Report, word for word, every line of the material that contains "flower".

-- begin Collected material --

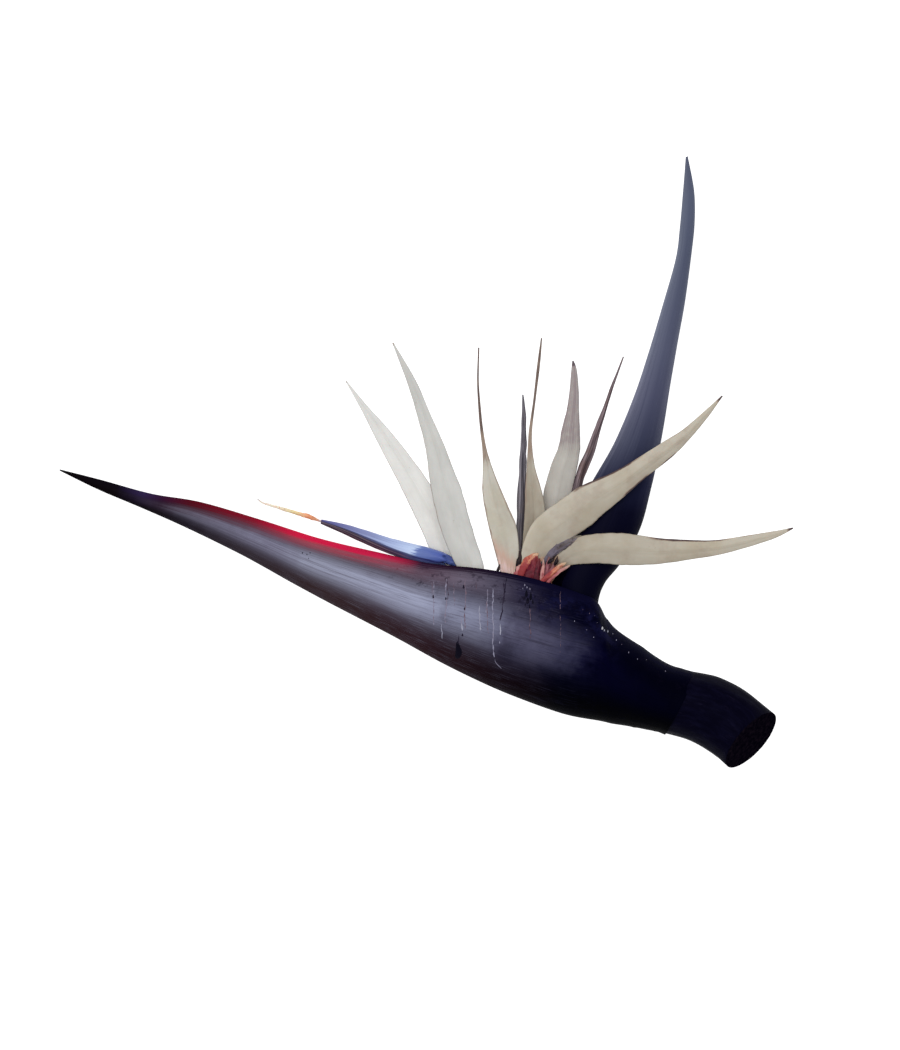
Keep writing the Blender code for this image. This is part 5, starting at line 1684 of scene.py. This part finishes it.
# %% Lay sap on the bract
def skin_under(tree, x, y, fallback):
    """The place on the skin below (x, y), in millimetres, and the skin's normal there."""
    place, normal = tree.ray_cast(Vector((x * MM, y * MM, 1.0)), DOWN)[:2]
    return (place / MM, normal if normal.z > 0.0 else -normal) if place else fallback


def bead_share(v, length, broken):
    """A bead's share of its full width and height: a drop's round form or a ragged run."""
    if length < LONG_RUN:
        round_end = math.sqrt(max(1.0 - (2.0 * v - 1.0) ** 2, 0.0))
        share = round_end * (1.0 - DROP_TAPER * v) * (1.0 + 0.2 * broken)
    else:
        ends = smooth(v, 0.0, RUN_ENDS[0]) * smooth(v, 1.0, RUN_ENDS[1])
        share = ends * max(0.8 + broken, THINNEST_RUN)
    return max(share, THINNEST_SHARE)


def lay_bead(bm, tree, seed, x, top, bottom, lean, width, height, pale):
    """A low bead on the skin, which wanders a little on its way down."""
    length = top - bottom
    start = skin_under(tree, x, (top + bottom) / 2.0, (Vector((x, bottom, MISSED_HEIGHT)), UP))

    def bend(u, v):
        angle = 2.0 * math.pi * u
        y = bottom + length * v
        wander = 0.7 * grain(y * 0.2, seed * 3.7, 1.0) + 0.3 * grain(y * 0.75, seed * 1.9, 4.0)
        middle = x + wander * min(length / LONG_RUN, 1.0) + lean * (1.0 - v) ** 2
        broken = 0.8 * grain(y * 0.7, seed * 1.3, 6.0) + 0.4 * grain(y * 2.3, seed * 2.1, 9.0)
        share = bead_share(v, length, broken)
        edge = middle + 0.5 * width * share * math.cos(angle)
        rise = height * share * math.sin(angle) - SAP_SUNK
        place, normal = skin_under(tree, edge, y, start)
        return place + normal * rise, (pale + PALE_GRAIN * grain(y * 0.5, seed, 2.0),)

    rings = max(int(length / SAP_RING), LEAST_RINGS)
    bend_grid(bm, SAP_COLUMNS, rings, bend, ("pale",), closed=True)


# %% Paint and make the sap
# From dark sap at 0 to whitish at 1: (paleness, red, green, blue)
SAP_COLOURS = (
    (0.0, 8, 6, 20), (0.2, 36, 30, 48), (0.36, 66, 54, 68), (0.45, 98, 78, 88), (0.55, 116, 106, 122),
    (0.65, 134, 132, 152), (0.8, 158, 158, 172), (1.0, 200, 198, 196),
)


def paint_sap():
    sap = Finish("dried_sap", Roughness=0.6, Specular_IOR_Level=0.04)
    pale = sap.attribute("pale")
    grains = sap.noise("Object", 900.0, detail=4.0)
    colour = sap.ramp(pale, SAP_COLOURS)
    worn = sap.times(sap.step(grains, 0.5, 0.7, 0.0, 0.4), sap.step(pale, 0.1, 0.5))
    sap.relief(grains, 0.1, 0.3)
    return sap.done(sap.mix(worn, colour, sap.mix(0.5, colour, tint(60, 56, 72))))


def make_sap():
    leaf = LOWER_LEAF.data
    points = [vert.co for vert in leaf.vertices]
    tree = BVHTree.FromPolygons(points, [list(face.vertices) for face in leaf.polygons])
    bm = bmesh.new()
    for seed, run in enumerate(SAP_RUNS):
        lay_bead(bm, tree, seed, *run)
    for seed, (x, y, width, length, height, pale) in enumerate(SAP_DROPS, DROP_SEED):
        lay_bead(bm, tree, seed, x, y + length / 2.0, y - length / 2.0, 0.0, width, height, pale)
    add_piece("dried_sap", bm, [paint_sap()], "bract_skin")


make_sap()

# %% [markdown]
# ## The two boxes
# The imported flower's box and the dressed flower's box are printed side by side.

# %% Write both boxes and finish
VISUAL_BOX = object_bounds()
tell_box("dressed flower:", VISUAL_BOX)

-- end Collected material --

● **Response to the task**
# The imported flower's box and the dressed flower's box are printed side by side.
tell_box("dressed flower:", VISUAL_BOX)